Quando Chico Buarque abriu e fechou o belíssimo show “Caravanas”, cantando “Minha embaixada chegou, deixa meu povo passar / Meu povo pede licença pra na batucada desacatar” muita gente se perguntou que versos eram aqueles. São de Minha embaixada, do genial compositor Assis Valente. É um samba cheio de vida e de alegria, de um criador que não era nem um pouco alegre.
Por LUÍS PIMENTEL, compartilhado de JB
Assis Valente no arquivo do JB cpdoc@jb.com.br
Talvez nenhum ser humano tenha tentado contra a existência (era assim que se dizia, tá até no lindo samba de Luís Reis e Haroldo Barbosa, “Tentou contra a existência, no humilde barracão, João de Tal…”) quanto Assis. Foram três tentativas; na última, no longínquo dia 10 de março de 1958, a mistura de guaraná com formicida encerrou a carreira musical de uns dos mais inspirados criadores que a Bahia exportou, a música brasileira adotou e Carmem Miranda se fartou de gravar.
As tentativas de suicídio anteriores – cortando os pulsos ou atirando-se do Morro do Corcovado – serviram apenas para os jornais deitarem e rolarem, as revistas de fofocas encontrarem “assunto relevante” e reforçarem na biografia do artista sua fama de atormentado. São inúmeras as falas de contemporâneos seus, artistas ou não, amigos ou não, aludindo a um certo temperamento “difícil”, “arredio”, “misterioso” e até “indeciso” de Assis Valente. Para alguns, dificuldades de se entender e relacionar com a própria sexualidade motivavam o provável “tormento”. Assis foi casado e teve uma filha; casamento e paternidade que geraram muita fofoca, maledicências, azedumes e polêmicas.

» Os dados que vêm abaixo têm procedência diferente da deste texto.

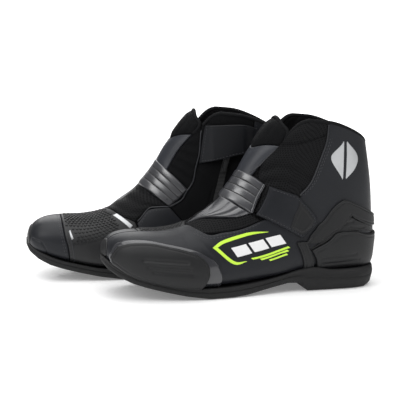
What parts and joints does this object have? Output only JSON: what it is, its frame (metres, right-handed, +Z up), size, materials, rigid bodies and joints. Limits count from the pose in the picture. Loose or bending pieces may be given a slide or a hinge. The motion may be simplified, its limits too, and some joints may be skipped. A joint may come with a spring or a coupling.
{
  "type": "riding boots",
  "caption": "Pair of ankle-high riding boots with toe sliders, heel cups, ribbed insteps, touch-fastened ankle straps and zips under flaps.",
  "frame": {"origin": "middle of the pair's footprint, on the ground", "axes": "+X from the toes towards the heels, +Y from the left boot towards the right one, +Z up"},
  "size_m": [0.3738, 0.2276, 0.1896],
  "materials": {
    "outsole": "moulded, matt",
    "insole_board": "pressed fibre board",
    "shank": "plain spring steel",
    "footbed": "foam with a cloth face",
    "lining": "knitted lining",
    "toe_cap": "matt synthetic leather",
    "shift_pad": "honeycomb relief",
    "lateral_shell": "matt synthetic leather",
    "medial_shell": "matt synthetic leather",
    "vamp_mesh": "open mesh",
    "vamp_textile": "coarse woven cloth",
    "flex_pleats": "glossy synthetic leather",
    "instep_ribs": "satin moulded ribs",
    "tongue": "matt synthetic leather",
    "collar_lateral": "open mesh over padding",
    "gusset": "coarse woven cloth",
    "collar_medial": "coarse woven cloth",
    "heel_cup": "moulded, satin",
    "heel_plate": "moulded, satin",
    "slider_base": "polished",
    "toe_slider": "moulded, satin",
    "slider_screw_front": "blackened",
    "slider_screw_rear": "blackened",
    "strap_keeper": "satin",
    "ankle_strap": "matt synthetic leather",
    "strap_tip": "satin rubbery patch",
    "zip_chain": "coil on tape",
    "zip_slider": "blackened",
    "zip_puller": "blackened",
    "closure_flap": "matt synthetic leather"
  },
  "bodies": {
    "boots": {"left_collar_lateral": "collar_lateral", "left_collar_medial": "collar_medial", "left_flex_pleats": "flex_pleats", "left_footbed": "footbed", "left_gusset": "gusset", "left_heel_cup": "heel_cup", "left_heel_plate": "heel_plate", "left_insole_board": "insole_board", "left_instep_ribs": "instep_ribs", "left_lateral_shell": "lateral_shell", "left_lining": "lining", "left_medial_shell": "medial_shell", "left_outsole": "outsole", "left_shank": "shank", "left_shift_pad": "shift_pad", "left_slider_base": "slider_base", "left_slider_screw_front": "slider_screw_front", "left_slider_screw_rear": "slider_screw_rear", "left_strap_keeper": "strap_keeper", "left_toe_cap": "toe_cap", "left_toe_slider": "toe_slider", "left_tongue": "tongue", "left_vamp_mesh": "vamp_mesh", "left_vamp_textile": "vamp_textile", "left_zip_chain": "zip_chain", "right_collar_lateral": "collar_lateral", "right_collar_medial": "collar_medial", "right_flex_pleats": "flex_pleats", "right_footbed": "footbed", "right_gusset": "gusset", "right_heel_cup": "heel_cup", "right_heel_plate": "heel_plate", "right_insole_board": "insole_board", "right_instep_ribs": "instep_ribs", "right_lateral_shell": "lateral_shell", "right_lining": "lining", "right_medial_shell": "medial_shell", "right_outsole": "outsole", "right_shank": "shank", "right_shift_pad": "shift_pad", "right_slider_base": "slider_base", "right_slider_screw_front": "slider_screw_front", "right_slider_screw_rear": "slider_screw_rear", "right_strap_keeper": "strap_keeper", "right_toe_cap": "toe_cap", "right_toe_slider": "toe_slider", "right_tongue": "tongue", "right_vamp_mesh": "vamp_mesh", "right_vamp_textile": "vamp_textile", "right_zip_chain": "zip_chain"},
    "left_strap": {"left_ankle_strap": "ankle_strap", "left_strap_tip": "strap_tip"},
    "left_flap": {"left_closure_flap": "closure_flap"},
    "left_zip_slider_body": {"left_zip_slider": "zip_slider"},
    "left_zip_puller_body": {"left_zip_puller": "zip_puller"},
    "right_strap": {"right_ankle_strap": "ankle_strap", "right_strap_tip": "strap_tip"},
    "right_flap": {"right_closure_flap": "closure_flap"},
    "right_zip_slider_body": {"right_zip_slider": "zip_slider"},
    "right_zip_puller_body": {"right_zip_puller": "zip_puller"}
  },
  "joints": [
    {"name": "left_strap_hinge", "type": "hinge", "parent": "boots", "child": "left_strap", "pos_m": [0.04995, -0.09101, 0.10015], "axis": [-0.4774, -0.1126, -0.8714], "range_deg": [0, 110]},
    {"name": "left_flap_hinge", "type": "hinge", "parent": "boots", "child": "left_flap", "pos_m": [0.08055, -0.02215, 0.15], "axis": [0.187, 0.0291, 0.9819], "range_deg": [0, 24]},
    {"name": "left_zip_slide", "type": "slide", "parent": "boots", "child": "left_zip_slider_body", "axis": [-0.2365, 0.0097, -0.9716], "range_m": [0, 0.064]},
    {"name": "left_zip_puller_hinge", "type": "hinge", "parent": "left_zip_slider_body", "child": "left_zip_puller_body", "pos_m": [0.10542, -0.01509, 0.13293], "axis": [0.9698, 0.0642, -0.2354], "range_deg": [0, 100]},
    {"name": "right_strap_hinge", "type": "hinge", "parent": "boots", "child": "right_strap", "pos_m": [-0.01254, 0.07943, 0.10015], "axis": [0.4571, -0.178, 0.8714], "range_deg": [0, 110]},
    {"name": "right_flap_hinge", "type": "hinge", "parent": "boots", "child": "right_flap", "pos_m": [0.00818, 0.00698, 0.15], "axis": [-0.1812, 0.0548, -0.9819], "range_deg": [0, 24]},
    {"name": "right_zip_slide", "type": "slide", "parent": "boots", "child": "right_zip_slider_body", "axis": [-0.2355, 0.0233, -0.9716], "range_m": [0, 0.064]},
    {"name": "right_zip_puller_hinge", "type": "hinge", "parent": "right_zip_slider_body", "child": "right_zip_puller_body", "pos_m": [0.03182, -0.00348, 0.13293], "axis": [-0.9514, 0.1985, 0.2354], "range_deg": [0, 100]}
  ]
}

Mas o que ficou e o que conta é que José de Assis Valente foi um dos maiores compositores brasileiros de todos os tempos. Há confusões de registros quanto ao seu nascimento. Maioria das referências diz que foi em 1911, dia 19 de março, mas seus biógrafos Gonçalo Júnior e Francisco Duarte garantem que foi em 1908 – única data que conta com pelo menos uma prova, a certidão de nascimento reproduzida no livro A jovialidade trágica de José de Assis Valente (Martins Fontes/Funarte, 1988), de Francisco Duarte Silva e Dulcinéa Nunes Gomes. Há confusões também quanto à verdadeira cidade de nascimento, que pode ter sido Salvador, Santo Amaro, Alagoinhas ou até mesmo o distrito de Campo da Pólvora.
Sobre uma informação posso garantir que não há confusão nem controvérsias: Fez bobagem (“Meu moreno fez bobagem / Maltratou meu pobre coração”), Brasil pandeiro (“Brasil, esquentai vossos pandeiros / Iluminai os terreiros / Que nós queremos sambar”), Boas Festas (“Papai Noel / Vê se você tem / A felicidade / Pra você me dar”), Camisa listrada (“Pegou meu saco de água quente pra fazer chupeta / Rasgou minha cortina de veludo pra fazer uma saia”) ou Uva de caminhão (“Caiu o pano da cuíca em boas condições / Apareceu Branca de Neve com os sete anões / E na pensão de Dona Estela foram farrear / Quebra, quebra, gabiroba, quero ver quebrar”) estão entre os momentos mais ricos do nosso cancioneiro.
Quanto a isso não adianta fofoca, maledicências, azedumes ou polêmicas.